Task material →
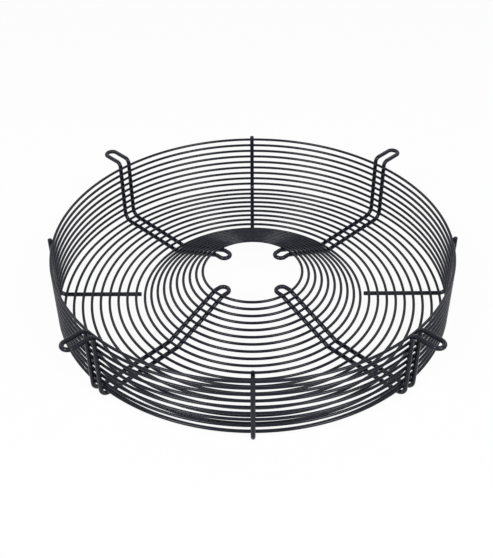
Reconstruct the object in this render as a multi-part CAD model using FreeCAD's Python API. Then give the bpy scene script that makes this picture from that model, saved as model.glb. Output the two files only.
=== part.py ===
"""Wire fan guard: a shallow basket of welded rings on four mounting arms and four ribs.

Up is +Z and the basket opens upwards. The origin is on the guard's axis, level with the underside
of the arms and ribs, on which the guard rests. The arms lie along the X and Y axes, the ribs between
them. All rings lie inside the arms and ribs, as they are welded on a mandrel from within.
"""
import FreeCAD, Part
import math
import os

# Wire sizes and the gap that stands for the weld line where two wires cross
RING_WIRE = 2.8
ARM_WIRE = 4.4
RIB_WIRE = 4.4
WELD_GAP = 0.05

# The basket's rings, measured at the wire's centre unless a name says otherwise
RIM_DIAMETER = 400.0            # over the rim wire, which is the guard's nominal size
RIM_HEIGHT = 66.0               # above the plane of the floor rings
CORNER_RADIUS = 5.2             # round the corner between wall and floor
CONE_FOOT_RADIUS = 111.8        # last ring of the flat floor
HUB_RING_RADIUS = 50.9          # last ring of the cone
CONE_ANGLE = 24.6               # degrees above the floor
WALL_RING_COUNT = 9             # with the rim ring
FLOOR_RING_COUNT = 10           # with the one at the cone's foot
CONE_RING_COUNT = 9             # with the hub ring

# Each arm is one wire, closed to a long loop with an eye at one end and a hub loop at the other
ARM_COUNT = 4
ARM_SPACING = 11.7              # between the centres of the loop's two sides
EYE_REACH = 22.1                # from the wall to the middle of the eye's round end
EYE_BEND = 4.8
KINK_BEND = 8.0                 # at the foot and the top of the cone
HUB_LOOP_REACH = 5.7            # from the bend at the top of the cone to the loop's round end

# Each rib is one bent wire with sawn ends, midway between two arms
RIB_TOP_END = 1.8               # past the rim ring
RIB_INNER_END = 4.9             # past the last but one floor ring


def seat(wire):
    """Distance from a ring's centre to the centre of the wire that carries it."""
    return RING_WIRE / 2 + WELD_GAP + wire / 2


RING_PLANE = max(ARM_WIRE, RIB_WIRE) / 2 + max(seat(ARM_WIRE), seat(RIB_WIRE))
RIM_RADIUS = (RIM_DIAMETER - RING_WIRE) / 2
RIM_Z = RING_PLANE + RIM_HEIGHT
CORNER_Z = RING_PLANE + CORNER_RADIUS
FLOOR_EDGE_RADIUS = RIM_RADIUS - CORNER_RADIUS


def evenly(first, last, count):
    """Equally spaced values from first to last, both included."""
    return [first + (last - first) * step / (count - 1) for step in range(count)]


def tangent_bend(before, corner, after, radius):
    """Start, middle and end of the arc that rounds a corner."""
    back = (before - corner).normalize()
    onward = (after - corner).normalize()
    half_angle = back.getAngle(onward) / 2
    inset = radius / math.tan(half_angle)
    inward = (back + onward).normalize()
    middle = corner + inward * (radius / math.sin(half_angle) - radius)
    return corner + back * inset, middle, corner + onward * inset


def bent_path(corners, radii):
    """Straight runs joined by tangent arcs, as a list of edges."""
    edges = []
    here = corners[0]
    for before, corner, after, radius in zip(corners, corners[1:], corners[2:], radii):
        start, middle, end = tangent_bend(before, corner, after, radius)
        edges.append(Part.LineSegment(here, start).toShape())
        edges.append(Part.Arc(start, middle, end).toShape())
        here = end
    edges.append(Part.LineSegment(here, corners[-1]).toShape())
    return edges


def round_wire(edges, diameter):
    """Solid wire of round section along a path of edges that follow one another."""
    path = Part.Wire(Part.__sortEdges__(edges))
    first = path.Edges[0]
    start = first.valueAt(first.FirstParameter)
    along = first.tangentAt(first.FirstParameter)
    section = Part.Face(Part.Wire([Part.makeCircle(diameter / 2, start, along)]))
    return path.makePipe(section)


def ring(radius, z):
    """Ring of wire about the guard's axis."""
    return Part.makeTorus(radius, RING_WIRE / 2, FreeCAD.Vector(0, 0, z))


class ArmProfile:
    """Side view of an arm: x runs outwards in the plane of one of the loop's two sides."""

    def __init__(self):
        slope = math.radians(CONE_ANGLE)
        self.half_spacing = ARM_SPACING / 2
        self.leg_x = self.beside(RIM_RADIUS + seat(ARM_WIRE))
        self.base_z = RING_PLANE - seat(ARM_WIRE)
        self.eye_x = self.leg_x + EYE_REACH
        self.eye_z = RIM_Z + EYE_BEND
        self.rise = math.tan(slope)
        self.lift = seat(ARM_WIRE) / math.cos(slope)
        inset = KINK_BEND * math.tan(slope / 2)
        self.kink_x = self.beside(CONE_FOOT_RADIUS) - inset
        last_contact = self.beside(HUB_RING_RADIUS) - seat(ARM_WIRE) * math.sin(slope)
        self.top_x = last_contact - inset * math.cos(slope)
        self.top_z = self.height(self.top_x)
        self.hub_x = self.top_x - HUB_LOOP_REACH

    def beside(self, radius):
        """Where a circle about the axis crosses the plane of one side of the loop."""
        return math.sqrt(radius ** 2 - self.half_spacing ** 2)

    def height(self, x):
        """Height of the arm's centre on the sloping run."""
        return self.base_z + (self.kink_x - x) * self.rise

    def cone_ring_z(self, radius):
        """Height of a ring that rests on the sloping run."""
        return self.height(self.beside(radius)) + self.lift

    def side(self, y):
        """Edges of one side of the loop, from the eye down the wall and in to the hub."""
        corners = [
            FreeCAD.Vector(self.eye_x, y, self.eye_z),
            FreeCAD.Vector(self.leg_x, y, self.eye_z),
            FreeCAD.Vector(self.leg_x, y, self.base_z),
            FreeCAD.Vector(self.kink_x, y, self.base_z),
            FreeCAD.Vector(self.top_x, y, self.top_z),
            FreeCAD.Vector(self.hub_x, y, self.top_z),
        ]
        corner_bend = CORNER_RADIUS + seat(ARM_WIRE)
        return bent_path(corners, [EYE_BEND, corner_bend, KINK_BEND, KINK_BEND])

    def round_end(self, x, z, outwards):
        """Half circle that joins the two sides, bulging outwards (1) or towards the axis (-1)."""
        side = self.half_spacing
        tip = FreeCAD.Vector(x + outwards * side, 0, z)
        return Part.Arc(FreeCAD.Vector(x, side, z), tip, FreeCAD.Vector(x, -side, z)).toShape()

    def loop(self):
        """Edges of the whole closed loop."""
        eye = self.round_end(self.eye_x, self.eye_z, 1)
        hub = self.round_end(self.hub_x, self.top_z, -1)
        return self.side(self.half_spacing) + [hub] + self.side(-self.half_spacing) + [eye]


def turned_copies(name, shape, count, first_angle):
    """Copies of a shape spaced evenly about the axis, each under its own name."""
    copies = {}
    for number in range(count):
        turned = shape.copy()
        turned.rotate(FreeCAD.Vector(), FreeCAD.Vector(0, 0, 1), first_angle + 360 / count * number)
        copies[f"{name}_{number + 1}"] = turned
    return copies


def wall_rings():
    """Rim ring and the wall rings below it, down to the corner."""
    heights = evenly(RIM_Z, CORNER_Z, WALL_RING_COUNT)
    rings = {"rim_ring": ring(RIM_RADIUS, heights[0])}
    for number, z in enumerate(heights[1:], start=2):
        rings[f"wall_ring_{number}"] = ring(RIM_RADIUS, z)
    return rings


def floor_radii():
    """Radii of the flat rings, from the corner in to the foot of the cone."""
    return evenly(FLOOR_EDGE_RADIUS, CONE_FOOT_RADIUS, FLOOR_RING_COUNT)


def floor_rings():
    """Flat rings of the basket's floor."""
    return {f"floor_ring_{number}": ring(radius, RING_PLANE)
            for number, radius in enumerate(floor_radii(), start=1)}


def cone_rings(profile):
    """Rings that climb the arms' sloping runs, and the hub ring at the top."""
    radii = evenly(CONE_FOOT_RADIUS, HUB_RING_RADIUS, CONE_RING_COUNT + 1)[1:]
    rings = {f"cone_ring_{number}": ring(radius, profile.cone_ring_z(radius))
             for number, radius in enumerate(radii[:-1], start=1)}
    rings["hub_ring"] = ring(radii[-1], profile.cone_ring_z(radii[-1]))
    return rings


def mounting_arms(profile):
    """Closed wire loops that carry every ring and end in the mounting eyes."""
    return turned_copies("mounting_arm", round_wire(profile.loop(), ARM_WIRE), ARM_COUNT, 0.0)


def ribs():
    """Single wires that hold the wall and floor rings between the arms."""
    leg_x = RIM_RADIUS + seat(RIB_WIRE)
    base_z = RING_PLANE - seat(RIB_WIRE)
    corners = [
        FreeCAD.Vector(leg_x, 0, RIM_Z + RIB_TOP_END),
        FreeCAD.Vector(leg_x, 0, base_z),
        FreeCAD.Vector(floor_radii()[-2] - RIB_INNER_END, 0, base_z),
    ]
    rib = round_wire(bent_path(corners, [CORNER_RADIUS + seat(RIB_WIRE)]), RIB_WIRE)
    return turned_copies("rib", rib, ARM_COUNT, 180 / ARM_COUNT)


def main():
    """Build every piece and write one file for each."""
    profile = ArmProfile()
    pieces = {**wall_rings(), **floor_rings(), **cone_rings(profile), **mounting_arms(profile), **ribs()}
    os.makedirs("parts", exist_ok=True)
    for name, shape in pieces.items():
        shape.exportStep(f"parts/{name}.step")


main()
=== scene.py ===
"""Looks of a wire fan guard: smooth coated wire, weld fillets, and a white studio round them."""

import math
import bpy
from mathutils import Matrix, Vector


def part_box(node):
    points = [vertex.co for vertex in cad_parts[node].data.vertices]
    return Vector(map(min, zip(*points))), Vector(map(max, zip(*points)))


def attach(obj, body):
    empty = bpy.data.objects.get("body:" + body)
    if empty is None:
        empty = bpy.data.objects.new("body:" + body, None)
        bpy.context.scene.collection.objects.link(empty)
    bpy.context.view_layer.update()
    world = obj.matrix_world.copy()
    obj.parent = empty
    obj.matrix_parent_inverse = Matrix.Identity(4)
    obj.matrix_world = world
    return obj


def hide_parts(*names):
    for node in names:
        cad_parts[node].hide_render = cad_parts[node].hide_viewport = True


bl_info = {
    "name": "Wire Fan Guard",
    "version": (1, 0, 0),
    "blender": (4, 5, 0),
    "location": "View3D > Sidebar > Fan Guard",
    "description": "Builds the coated wires and welds of a basket fan guard, and a studio for it",
    "category": "Object",
}

import bpy
import numpy as np
from bpy.props import FloatProperty, FloatVectorProperty, IntProperty, PointerProperty
from mathutils import Matrix, Vector

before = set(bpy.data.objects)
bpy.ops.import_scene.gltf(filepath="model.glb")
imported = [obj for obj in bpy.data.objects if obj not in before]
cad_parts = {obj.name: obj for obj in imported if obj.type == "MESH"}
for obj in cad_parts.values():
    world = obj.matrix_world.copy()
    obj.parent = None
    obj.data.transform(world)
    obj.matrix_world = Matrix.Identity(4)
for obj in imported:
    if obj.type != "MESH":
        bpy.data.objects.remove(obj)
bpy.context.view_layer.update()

BODY = "root"
FULL_TURN = 2 * math.pi
UP = np.array([0.0, 0.0, 1.0])
PLACE_TOLERANCE = 0.0004        # how far a piece's box may miss that of its CAD node
LEAST_RUN_STEPS = 2
LEAST_BEND_STEPS = 3
SAWN_END_STEPS = 5
# Painted sheen: the arms, ribs and welds are painted lighter than the rings, standing in for the
# highlights on thick wires; the rings get none.
RING_PAINTED_SHEEN = 0.0           # added to the coat's tone, from 0 for its dark colour to 1
FRAME_PAINTED_SHEEN = 0.1


def length(name, description, default):
    """A length property in metres."""
    return FloatProperty(name=name, description=description, default=default, unit="LENGTH",
                         precision=6)


def angle(name, description, degrees):
    """An angle property, stored in radians."""
    return FloatProperty(name=name, description=description, default=math.radians(degrees),
                         subtype="ANGLE")


def colour(name, description, default):
    """A colour property in linear light."""
    return FloatVectorProperty(name=name, description=description, default=default, size=3,
                               subtype="COLOR", min=0, max=1)


def factor(name, description, default, high=1.0):
    """A plain number from nought to a limit."""
    return FloatProperty(name=name, description=description, default=default, min=0, max=high)


def count(name, description, default):
    """A whole number of like things."""
    return IntProperty(name=name, description=description, default=default, min=1)


# Sizes and colours that a user would change

class WireSizes(bpy.types.PropertyGroup):
    """Thickness and smoothness of the three wires."""

    ring: length("Ring wire", "Diameter of the wire of every ring", 0.0028)
    arm: length("Arm wire", "Diameter of the wire of the mounting arms", 0.0044)
    rib: length("Rib wire", "Diameter of the wire of the ribs", 0.0044)
    weld_gap: length("Weld line", "Gap between two wires where they cross", 0.00005)
    flatness: length("Flatness", "How far a ring's steps may lie inside its circle", 0.00001)
    ring_sides: count("Ring sides", "Sides of the ring wire", 16)
    frame_sides: count("Arm and rib sides", "Sides of the thick wire", 24)
    run_step: length("Run step", "Longest step along a straight run", 0.006)
    bend_step: angle("Bend step", "Largest turn in one step of a bend", 5.0)


class BasketSizes(bpy.types.PropertyGroup):
    """The rings' sizes, at the wire's centre unless a name says otherwise."""

    rim_diameter: length("Rim diameter", "Over the rim wire", 0.4)
    rim_height: length("Rim height", "Rim above the plane of the floor rings", 0.066)
    corner_radius: length("Corner radius", "Round the corner between wall and floor", 0.0052)
    cone_foot_radius: length("Cone foot radius", "Last ring of the flat floor", 0.1118)
    hub_ring_radius: length("Hub ring radius", "Last ring of the cone", 0.0509)
    cone_angle: angle("Cone angle", "Slope of the cone above the floor", 24.6)
    wall_rings: count("Wall rings", "Rings of the wall, with the rim", 9)
    floor_rings: count("Floor rings", "Rings of the floor, with the one at the cone's foot", 10)
    cone_rings: count("Cone rings", "Rings of the cone, with the hub ring", 9)


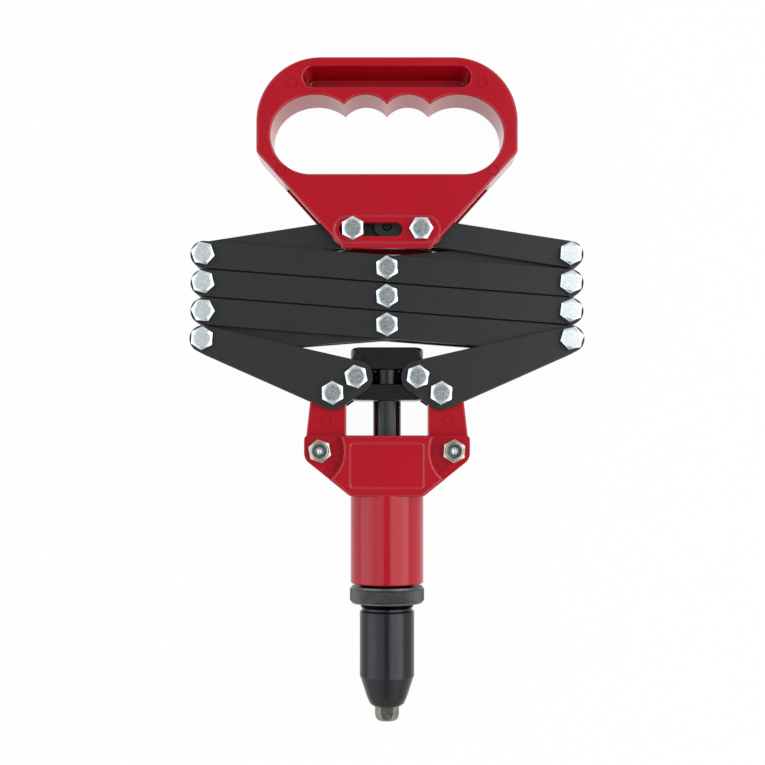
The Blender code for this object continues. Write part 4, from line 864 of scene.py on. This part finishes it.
class RIVETER_OT_nuts(Operator):
    """Model the handle's nuts, and the ear bolts with their nylon-ringed lock nuts"""

    bl_idname = "riveter.nuts"
    bl_label = "Handle and ear nuts"

    def ear_bolt(self, low, high):
        """An ear bolt about the origin: its dimpled end is up and its head down."""
        length = high - low
        dimple_radius, dimple_depth = BOLT_DIMPLE
        taper, full, root = BOLT_END_LEVELS
        head = dished_head(length - HEAD_HEIGHT, length)
        shank = drum(0.0, 0.0, full, length - HEAD_HEIGHT / 2, SHANK_RADIUS, HOLE_SIDES)
        end = upright([(0.0, dimple_depth), (dimple_radius, dimple_depth / 2),
                       (dimple_radius, 0.0), (BOLT_END_RADIUS, 0.0),
                       (SHANK_RADIUS - THREAD_DEPTH, taper), (SHANK_RADIUS, full),
                       (SHANK_RADIUS, root), (0.0, root)])
        bolt = joined([head, shank, end])
        edit_all(bolt)
        bpy.ops.transform.rotate(value=math.pi, orient_axis="X", center_override=(0.0, 0.0, 0.0))
        bpy.ops.object.mode_set(mode="OBJECT")
        bolt.location.z = high
        return settle(bolt)

    def lock_nut(self, low, high):
        """A lock nut about the origin, with the groove that its nylon ring sits in."""
        hex_top = low + LOCK_HEX_HEIGHT
        nut = hex_block(low, hex_top, NUT_FACE_RADIUS)
        outer, ease_radius = LOCK_COLLAR_RADIUS, LOCK_COLLAR_ROUND
        dome = arc(outer - ease_radius, high - ease_radius, ease_radius, 90, 0, 5)
        profile = [(0.0, high), *dome, (outer, hex_top - PAST), (0.0, hex_top - PAST)]
        combine(nut, upright(profile, sides=FINE_SIDES), "UNION")
        drill(nut, 0.0, 0.0, low, high, PIVOT_HOLE_RADIUS)
        combine(nut, drum(0.0, 0.0, high - LOCK_MOUTH_DEPTH, high + PAST, LOCK_MOUTH_RADIUS))
        return ease(nut, *FASTENER_EASE)

    def nylon(self, high):
        """The nylon ring about the origin, a closed collar with an eased lip."""
        outer, inner = LOCK_MOUTH_RADIUS - NYLON_PLAY, NYLON_INNER_RADIUS
        top = high - NYLON_SET_BACK
        bottom = top - NYLON_HEIGHT
        return upright([(outer, top), (outer, bottom), (inner, bottom), (inner, top - NYLON_LIP),
                        (inner + NYLON_LIP, top), (outer, top)])

    def execute(self, context):
        nuts = ["left_handle_nut", "right_handle_nut"]
        low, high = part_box(nuts[0])
        place_copies(ease(plain_nut(low.z, high.z, PIVOT_HOLE_RADIUS), *FASTENER_EASE), nuts, [12, 25])
        bolts = ["left_ear_bolt", "right_ear_bolt"]
        low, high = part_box(bolts[0])
        place_copies(self.ear_bolt(low.z, high.z), bolts, [18, 40])
        for word, turn in (("left", 11), ("right", -3)):
            node = word + "_ear_lock_nut"
            low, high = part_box(node)
            place_copies(self.lock_nut(low.z, high.z), [node], [turn], "dull_zinc")
            ring = self.nylon(high.z)
            ring.location = (*pivot(node), 0.0)
            smooth(settle(ring))
            ring.name = word + "_nylon_ring"
            ring.data.materials.append(finish("nylon"))
            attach(ring, BODY_OF[node])
        return {"FINISHED"}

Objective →
What is needed is an exact copy of the lines from the start of the listing through the line where "WELD_GAP = 0.05" sits, please, both end lines included and nothing more.

Task answer →
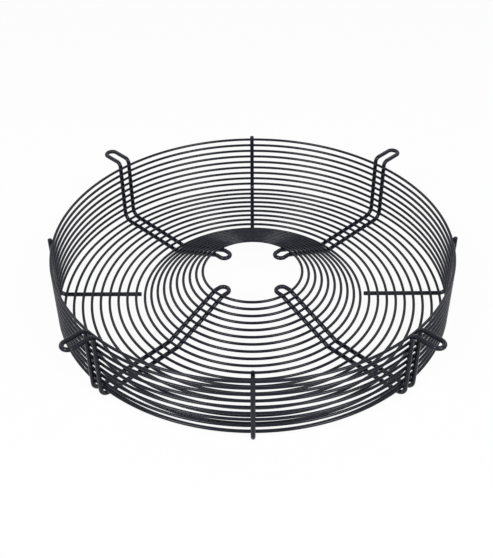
Reconstruct the object in this render as a multi-part CAD model using FreeCAD's Python API. Then give the bpy scene script that makes this picture from that model, saved as model.glb. Output the two files only.
=== part.py ===
"""Wire fan guard: a shallow basket of welded rings on four mounting arms and four ribs.

Up is +Z and the basket opens upwards. The origin is on the guard's axis, level with the underside
of the arms and ribs, on which the guard rests. The arms lie along the X and Y axes, the ribs between
them. All rings lie inside the arms and ribs, as they are welded on a mandrel from within.
"""
import FreeCAD, Part
import math
import os

# Wire sizes and the gap that stands for the weld line where two wires cross
RING_WIRE = 2.8
ARM_WIRE = 4.4
RIB_WIRE = 4.4
WELD_GAP = 0.05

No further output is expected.